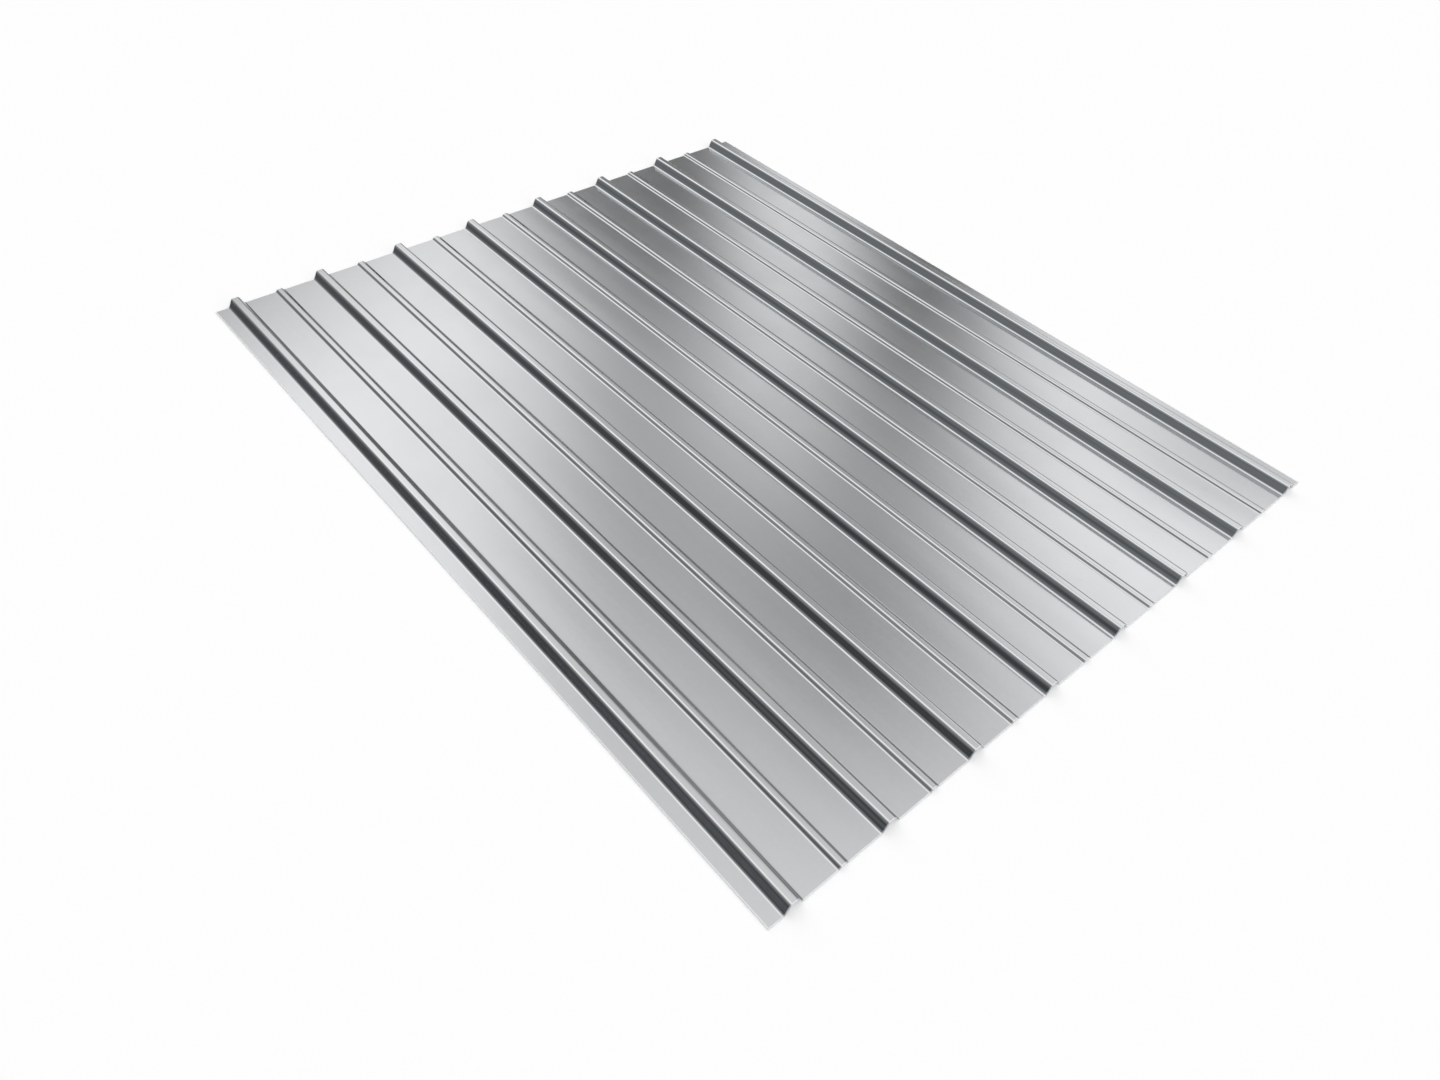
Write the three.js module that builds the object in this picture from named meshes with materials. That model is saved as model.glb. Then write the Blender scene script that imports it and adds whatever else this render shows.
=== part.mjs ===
import * as THREE from 'three';

// One roll-formed, zinc-coated steel cladding sheet, lying flat. Narrow
// trapezoidal ribs run along the sheet, a low stiffening rib runs down the middle
// of each pan between them, and a flat flange is left outside the first and the
// last rib for the side laps. The whole section is one strip of constant gauge,
// so every bend has two concentric faces.
//
// Millimetres. X is across the ribs, Y along them and Z up. The origin lies on
// the plane that the pans rest on, below the middle of the sheet.

// Driving dimensions
const gauge = 0.6;
const sheetLength = 1350;
const ribCount = 8;
const ribPitch = 150;

// Main ribs. Widths are taken on the middle line of the metal, between corners
// of the section as if its bends were sharp. The depth is over the whole section.
const ribDepth = 15;
const ribBase = 26;
const ribCrest = 12;
const ribBendRadius = 5;

// Low ribs that stiffen the pans
const stiffenerRise = 4;
const stiffenerBase = 14.5;
const stiffenerCrest = 7.5;
const stiffenerBendRadius = 4.5;

// Flat flange from the foot of an outer rib to the long edge
const lapFlange = 23;

// Facets round one bend, always an even number
const bendFacets = 8;

// Heights of the middle line of the metal
const panHeight = gauge / 2;
const ribCrestHeight = ribDepth - gauge / 2;
const stiffenerCrestHeight = panHeight + stiffenerRise;

// A corner of the middle line, with the radius of its bend on that line.
// An end of the line has no bend.
function corner(x, z, innerRadius = null) {
  const bendRadius = innerRadius === null ? 0 : innerRadius + gauge / 2;
  return { point: new THREE.Vector2(x, z), bendRadius };
}

// The four corners of one rib, from its left foot to its right foot.
function ribCorners(centre, base, crest, crestHeight, innerRadius) {
  return [
    corner(centre - base / 2, panHeight, innerRadius),
    corner(centre - crest / 2, crestHeight, innerRadius),
    corner(centre + crest / 2, crestHeight, innerRadius),
    corner(centre + base / 2, panHeight, innerRadius),
  ];
}

// The middle line of the metal, from the left long edge to the right one.
function middleLine() {
  const firstRib = (-(ribCount - 1) * ribPitch) / 2;
  const lastRib = -firstRib;
  const line = [corner(firstRib - ribBase / 2 - lapFlange, panHeight)];
  for (let i = 0; i < ribCount; i++) {
    const centre = firstRib + i * ribPitch;
    line.push(...ribCorners(centre, ribBase, ribCrest, ribCrestHeight, ribBendRadius));
    if (i < ribCount - 1) {
      const panMiddle = centre + ribPitch / 2;
      line.push(
        ...ribCorners(
          panMiddle,
          stiffenerBase,
          stiffenerCrest,
          stiffenerCrestHeight,
          stiffenerBendRadius,
        ),
      );
    }
  }
  line.push(corner(lastRib + ribBase / 2 + lapFlange, panHeight));
  return line;
}

// Adds the face that lies half a gauge to the left of the line, walked in order.
function addLeftFace(outline, line) {
  const leftOf = (direction) => new THREE.Vector2(-direction.y, direction.x);
  const along = (from, to) => to.point.clone().sub(from.point).normalize();

  line.forEach((bend, i) => {
    const isStart = i === 0;
    const isEnd = i === line.length - 1;
    if (isStart || isEnd) {
      const direction = isStart ? along(bend, line[1]) : along(line[i - 1], bend);
      const end = bend.point.clone().addScaledVector(leftOf(direction), gauge / 2);
      outline.push(end);
      return;
    }
    const arriving = along(line[i - 1], bend);
    const leaving = along(bend, line[i + 1]);
    const turn = Math.atan2(arriving.cross(leaving), arriving.dot(leaving));
    const side = Math.sign(turn);
    const setback = bend.bendRadius * Math.tan(Math.abs(turn) / 2);
    const centre = bend.point
      .clone()
      .addScaledVector(arriving, -setback)
      .addScaledVector(leftOf(arriving), side * bend.bendRadius);
    const faceRadius = bend.bendRadius - (side * gauge) / 2;
    const startAngle = leftOf(arriving).multiplyScalar(-side).angle();
    const arc = new THREE.EllipseCurve(
      centre.x,
      centre.y,
      faceRadius,
      faceRadius,
      startAngle,
      startAngle + turn,
      turn < 0,
    );
    outline.push(...arc.getPoints(bendFacets));
  });
}

// The closed section: the upper face from left to right, then the underside back.
function sheetSection() {
  const line = middleLine();
  const outline = [];
  addLeftFace(outline, line);
  addLeftFace(outline, line.toReversed());
  return new THREE.Shape(outline);
}

function profiledSheet() {
  const geometry = new THREE.ExtrudeGeometry(sheetSection(), {
    depth: sheetLength,
    bevelEnabled: false,
  });
  // The section is drawn in X and Y and grows along Z: stand its height on Z and
  // centre its length on the origin.
  geometry.rotateX(Math.PI / 2);
  geometry.translate(0, sheetLength / 2, 0);

  const material = new THREE.MeshStandardMaterial({
    color: 0xc6c9cb,
    roughness: 0.32,
    metalness: 1,
  });
  const sheet = new THREE.Mesh(geometry, material);
  sheet.name = 'profiled_sheet';
  return sheet;
}

const part = new THREE.Group();
part.add(profiledSheet());

export default part;
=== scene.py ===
# %% [markdown]
# # A roll-formed steel sheet
#
# This lesson dresses one profiled cladding sheet of zinc-coated steel. The solid
# model of the sheet is loaded first and gives every outer size. The sheet that is
# seen is then rolled again in Geometry Nodes from the same section, with finer
# steps in its bends and with pans that aren't quite flat. It gets a metal finish
# and lies on a pale studio floor, under a white ceiling with grey cloths below it.
#
# The steps are: the frame, the section, a few helpers, the rolled sheet, its
# finish, the floor, the light and the camera. Everything is in metres. X runs
# across the ribs, Y runs along them, and Z points up.

import math

import bpy
from mathutils import Matrix, Vector


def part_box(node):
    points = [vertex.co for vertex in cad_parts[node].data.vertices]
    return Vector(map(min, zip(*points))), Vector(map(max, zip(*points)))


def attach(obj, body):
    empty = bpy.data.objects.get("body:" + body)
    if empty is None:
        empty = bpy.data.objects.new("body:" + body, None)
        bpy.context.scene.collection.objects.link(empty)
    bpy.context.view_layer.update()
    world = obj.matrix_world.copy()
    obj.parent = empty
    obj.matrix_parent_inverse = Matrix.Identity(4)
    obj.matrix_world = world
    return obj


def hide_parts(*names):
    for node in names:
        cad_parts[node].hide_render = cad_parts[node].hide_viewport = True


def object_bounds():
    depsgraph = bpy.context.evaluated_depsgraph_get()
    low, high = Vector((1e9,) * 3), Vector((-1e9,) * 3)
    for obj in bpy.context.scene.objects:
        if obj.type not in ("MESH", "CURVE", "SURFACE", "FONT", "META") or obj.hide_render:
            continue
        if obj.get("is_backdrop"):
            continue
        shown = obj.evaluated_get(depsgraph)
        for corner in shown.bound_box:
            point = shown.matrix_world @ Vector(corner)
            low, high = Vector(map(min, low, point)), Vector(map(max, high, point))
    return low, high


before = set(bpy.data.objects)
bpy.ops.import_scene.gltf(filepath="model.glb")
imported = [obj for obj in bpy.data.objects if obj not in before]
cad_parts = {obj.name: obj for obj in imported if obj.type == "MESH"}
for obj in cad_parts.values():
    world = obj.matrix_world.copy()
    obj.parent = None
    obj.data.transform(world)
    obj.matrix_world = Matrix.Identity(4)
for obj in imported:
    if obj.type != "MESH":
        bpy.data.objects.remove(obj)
cad_low, cad_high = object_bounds()
sheet_low, sheet_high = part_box("profiled_sheet")
sheet_width, sheet_length, sheet_depth = sheet_high - sheet_low
print(f"The sheet is {sheet_width:.4f} x {sheet_length:.4f} x {sheet_depth:.4f} m")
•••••
Nothing but the lines from the one with "const material = new" to the one with "points = [vertex.co" should be echoed, both of them included, exactly as written.

  const material = new THREE.MeshStandardMaterial({
    color: 0xc6c9cb,
    roughness: 0.32,
    metalness: 1,
  });
  const sheet = new THREE.Mesh(geometry, material);
  sheet.name = 'profiled_sheet';
  return sheet;
}

const part = new THREE.Group();
part.add(profiledSheet());

export default part;
=== scene.py ===
# %% [markdown]
# # A roll-formed steel sheet
#
# This lesson dresses one profiled cladding sheet of zinc-coated steel. The solid
# model of the sheet is loaded first and gives every outer size. The sheet that is
# seen is then rolled again in Geometry Nodes from the same section, with finer
# steps in its bends and with pans that aren't quite flat. It gets a metal finish
# and lies on a pale studio floor, under a white ceiling with grey cloths below it.
#
# The steps are: the frame, the section, a few helpers, the rolled sheet, its
# finish, the floor, the light and the camera. Everything is in metres. X runs
# across the ribs, Y runs along them, and Z points up.

import math

import bpy
from mathutils import Matrix, Vector


def part_box(node):
    points = [vertex.co for vertex in cad_parts[node].data.vertices]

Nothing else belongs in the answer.